O chamariz sobre as bases militares na Colômbia realizado pelos governos da Venezuela, Equador e Bolívia, não desapareceu, mas está enfraquecendo. Chávez alista-se a comprar armamento russo, ao mesmo tempo que tem que conviver com mais de 20 bases militares ianques ao seu redor. Rafael Correa do Equador não esquece e vê com indiferença a operação militar que o gerente colombiano fez incursionando o território equatoriano em 2008. Enquanto que Evo Morales não desperdiçou a oportunidade de falar sobre as bases militares do USA em sua última visita à Espanha, mas parece que suas energias estão mais concentradas em discussões insignificantes com Alan García pela autoria ou a origem de ídolos andinos ou danças folclóricas, temas aparentemente irrelevantes, embora muito eficazes para exacerbar os impulsos nacionalistas de certos cidadãos peruanos e bolivianos.
As demais gerências sul-americanas, em particular Brasil, Uruguai, Paraguai, Argentina e Chile se calam, escutam e temperam suas declarações sobre as bases militares ianques. Alguns silenciam por cumplicidade e outros preferem esconder seus próprios planos bélicos ou de compras milionárias de apetrechos militares, dado que boa parte não está destinado para a defesa ou uma possível guerra, senão para obter uma boa porcentagem através de mecanismos fraudulentos ao fisco.
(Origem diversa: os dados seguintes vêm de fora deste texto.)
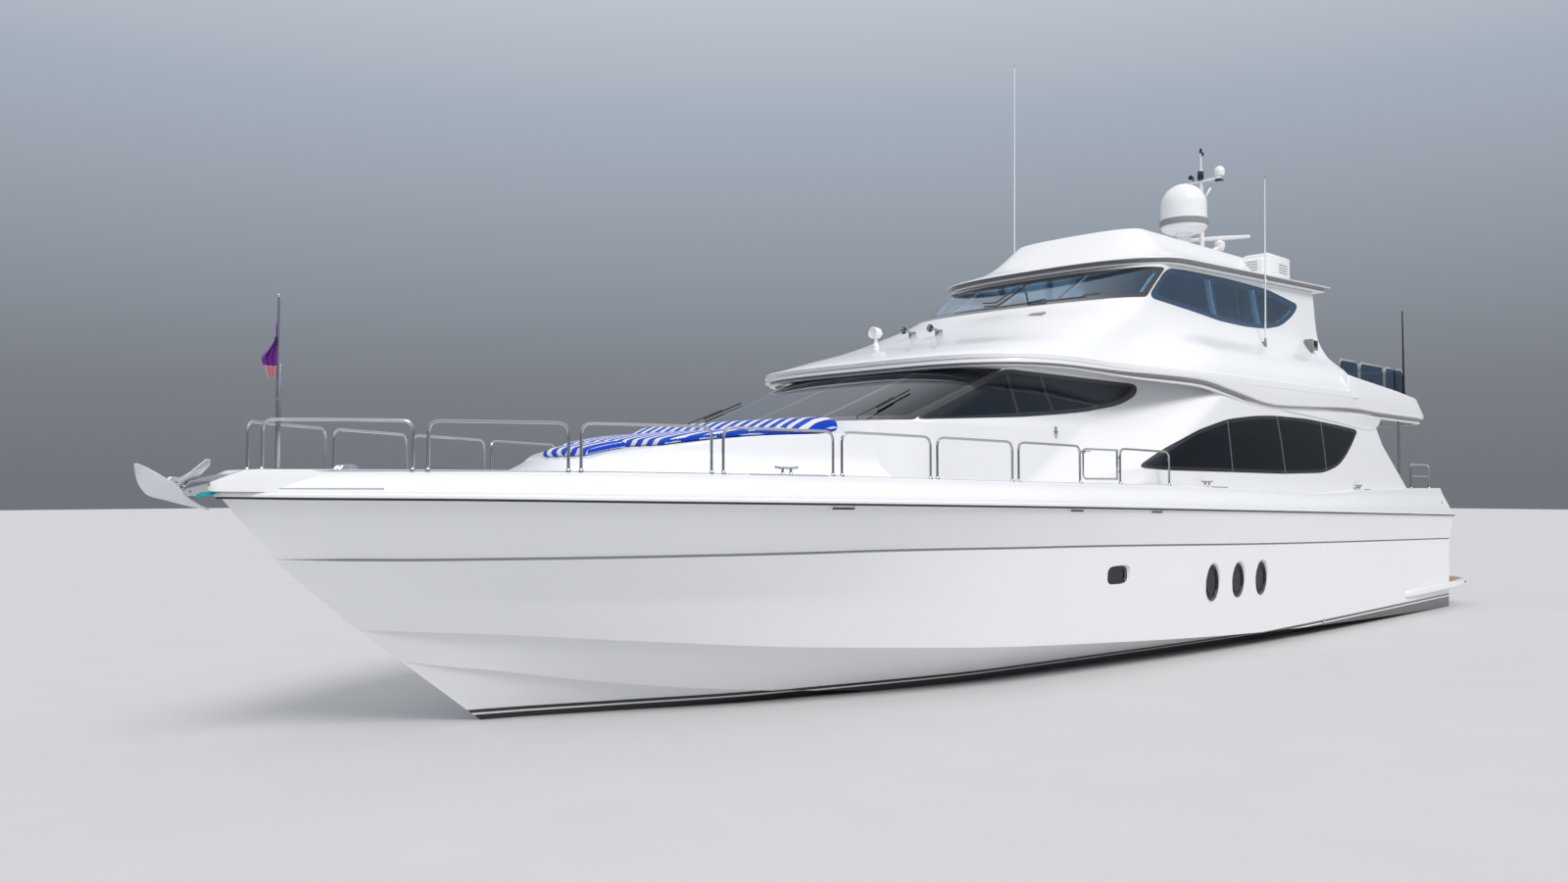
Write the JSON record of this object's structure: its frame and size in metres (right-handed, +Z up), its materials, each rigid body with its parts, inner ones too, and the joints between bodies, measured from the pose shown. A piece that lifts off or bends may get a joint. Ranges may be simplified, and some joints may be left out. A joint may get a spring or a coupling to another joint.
{
  "type": "motor yacht",
  "caption": "White enclosed-bridge motor yacht afloat, with flybridge deck, side rails with opening gates, doors, propellers, rudders and a radar scanner.",
  "frame": {"origin": "on the centreline at the waterline, midway between the stem head and the transom", "axes": "+X to the bow, +Y to port, +Z up"},
  "size_m": [26.152, 6.616, 12.664],
  "materials": {
    "topsides": "gloss white topsides over black bottom paint",
    "gelcoat": "bright gloss white gelcoat",
    "stainless": "polished stainless steel",
    "tinted_glass": "very dark tinted glass, flush",
    "smoked_glass": "smoked blue acrylic",
    "dark_metal": "black paint",
    "pad_cloth": "blue and white striped towelling",
    "pennant_cloth": "purple and white cloth",
    "upholstery": "cream leather",
    "joinery": "satin cherry veneer",
    "bronze": "bare propeller bronze"
  },
  "bodies": {
    "yacht": {"hull": "topsides", "bulwark": "gelcoat", "rub_rail": "stainless", "swim_platform": "gelcoat", "foredeck_trunk": "gelcoat", "main_house": "gelcoat", "main_windscreen": "tinted_glass", "main_side_glass_port": "tinted_glass", "main_side_glass_starboard": "tinted_glass", "saloon_glass_port": "tinted_glass", "saloon_glass_starboard": "tinted_glass", "boat_deck": "gelcoat", "upper_house": "gelcoat", "bridge_windscreen": "tinted_glass", "bridge_side_glass_port": "tinted_glass", "bridge_side_glass_starboard": "tinted_glass", "hardtop": "gelcoat", "side_rail_port": "stainless", "side_rail_starboard": "stainless", "bow_roller": "stainless", "anchor": "stainless", "windlass": "stainless", "bow_staff": "stainless", "pennant": "pennant_cloth", "sun_pad_forward": "pad_cloth", "sun_pad_aft": "pad_cloth", "dome_pedestal": "gelcoat", "satellite_dome": "gelcoat", "mast": "gelcoat", "small_dome": "gelcoat", "roof_locker": "gelcoat", "whip_port": "gelcoat", "whip_starboard": "gelcoat", "boat_deck_rail": "stainless", "ensign_staff": "dark_metal", "rail_panel_port": "smoked_glass", "rail_panel_starboard": "smoked_glass", "overhang_pole_port": "stainless", "overhang_pole_starboard": "stainless", "stern_rail_port": "stainless", "stern_rail_starboard": "stainless", "helm_console": "upholstery", "helm_chair": "upholstery", "bridge_sofa": "upholstery", "saloon_sofa": "upholstery", "galley_counter": "joinery", "cockpit_bench": "upholstery", "propeller_shaft_port": "stainless", "propeller_shaft_starboard": "stainless"},
    "saloon_door": {"saloon_door": "tinted_glass"},
    "bridge_door": {"bridge_door": "tinted_glass"},
    "transom_gate": {"transom_gate": "gelcoat"},
    "side_gate_port": {"side_gate_port": "stainless"},
    "side_gate_starboard": {"side_gate_starboard": "stainless"},
    "radar_scanner": {"radar_scanner": "gelcoat"},
    "propeller_port": {"propeller_port": "bronze"},
    "propeller_starboard": {"propeller_starboard": "bronze"},
    "rudder_port": {"rudder_port": "stainless"},
    "rudder_starboard": {"rudder_starboard": "stainless"}
  },
  "joints": [
    {"name": "saloon_door_slide", "type": "slide", "parent": "yacht", "child": "saloon_door", "axis": [0, 1, 0], "range_m": [0, 0.95]},
    {"name": "bridge_door_slide", "type": "slide", "parent": "yacht", "child": "bridge_door", "axis": [0, 1, 0], "range_m": [0, 0.86]},
    {"name": "transom_gate_hinge", "type": "hinge", "parent": "yacht", "child": "transom_gate", "pos_m": [-11.03, -2.2196, 2.2], "axis": [0, 0, 1], "range_deg": [0, 90]},
    {"name": "side_gate_port_hinge", "type": "hinge", "parent": "yacht", "child": "side_gate_port", "pos_m": [1.562, 3.137, 2.8], "axis": [0, 0, 1], "range_deg": [0, 100]},
    {"name": "side_gate_starboard_hinge", "type": "hinge", "parent": "yacht", "child": "side_gate_starboard", "pos_m": [1.562, -3.137, 2.8], "axis": [0, 0, -1], "range_deg": [0, 100]},
    {"name": "radar_spin", "type": "hinge", "parent": "yacht", "child": "radar_scanner", "pos_m": [-7.7, 0, 7.65], "axis": [0, 0, 1], "continuous": true},
    {"name": "propeller_port_spin", "type": "hinge", "parent": "yacht", "child": "propeller_port", "pos_m": [-9.35, 1.35, -1.15], "axis": [0.9972, 0, 0.0748], "continuous": true},
    {"name": "propeller_starboard_spin", "type": "hinge", "parent": "yacht", "child": "propeller_starboard", "pos_m": [-9.35, -1.35, -1.15], "axis": [0.9972, 0, 0.0748], "continuous": true},
    {"name": "rudder_port_turn", "type": "hinge", "parent": "yacht", "child": "rudder_port", "pos_m": [-10.45, 1.35, -0.9], "axis": [0, 0, 1], "range_deg": [-35, 35]},
    {"name": "rudder_starboard_turn", "type": "hinge", "parent": "yacht", "child": "rudder_starboard", "pos_m": [-10.45, -1.35, -0.9], "axis": [0, 0, 1], "range_deg": [-35, 35]}
  ],
  "couplings": [
    {"joint": "rudder_starboard_turn", "follows": "rudder_port_turn", "ratio": 1}
  ]
}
Na prática, para a UNASUL nem os problemas em Honduras e muito menos a pessoa de Zelaya merecem ser citados. Portanto, provisoriamente, resultou em vitórias para os planos da "Doutrina Obama" de fortalecer a militarização ianque na região e fazer experimentos de desestabilização de governos de países bananeiros como é o caso de Honduras, que permite estabelecer nesta área maior presença do USA que sempre a considerou como "seu quintal". E está conquistando graças a incapacidade ou o entreguismo das gerências títeres da UNASUL, que em pouco tempo se degastou e já podemos dizer que é um mecanismo que não serve à integração da América do Sul, só funciona para os interesses imperialistas ou das classes dominantes burocráticas sul-americanas.